Let’s play word association. I’ll give you three things and tell me what you think: robins banging their beaks in the ground in search of worms, shamrock shakes and the flowers of Black Pussy Willow. How many of you immediately thought of spring? Since I’m not an ornithologist or epicurean, I’ll talk about the Black Pussy Willow, Salix melanostachys. Salix is the botanical genus for all of the willows and source of salicylic acid, the chemical derivative of the bark and leaves, the precursor of aspirin. Melanostachys breaks down to black (melano) spike (stachys).

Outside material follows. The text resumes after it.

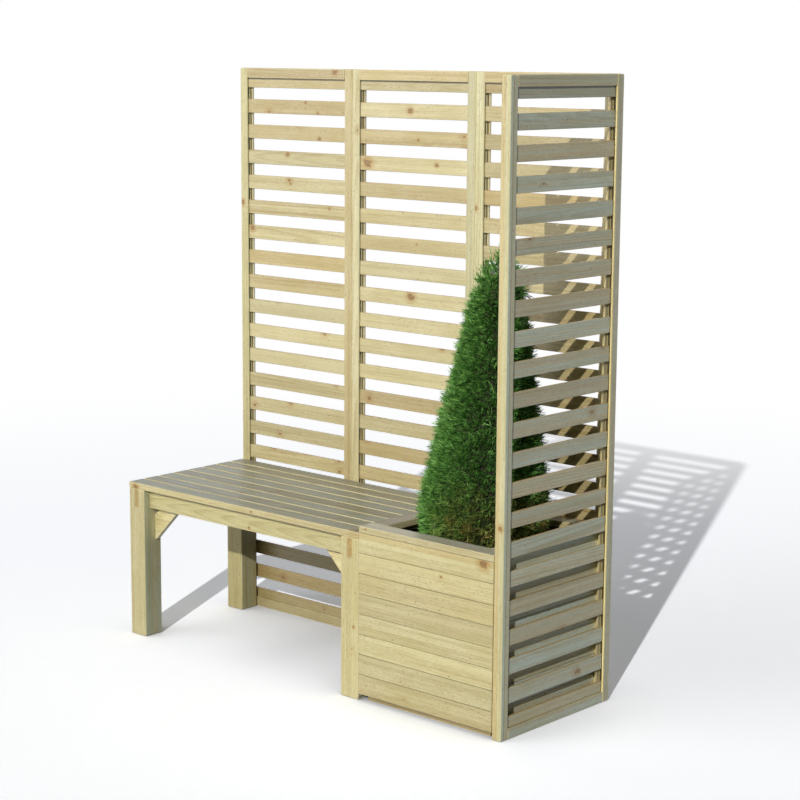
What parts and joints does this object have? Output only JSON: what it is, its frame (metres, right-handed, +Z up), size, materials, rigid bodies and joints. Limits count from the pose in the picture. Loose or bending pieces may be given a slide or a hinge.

There are not too many plants whose flowers give the illusion of being black. Take a close look at the male catkins (flowers) of this willow. You’ll see the purple-black catkins opening to bright red anthers. This is no common member of the all too familiar image from movies and literature of the weeping willow growing at the water’s edge. The Black Pussy Willow is by no means as graceful and pendent as its cousin. This black sheep is nothing short of a neatly behaved blob ! It will reach 10 ft. in height and tolerates a wet site. Every three to four years cut the plant to the ground to rejuvenate.
To enjoy the beauty of the classic weeping willow, you need to look no further than the Duck Pond on campus. Our Black Pussy Willow is located in the mixed shrub border at the south end of the track known as the Seamus McElligott garden.
And you know where to get your shamrock shake.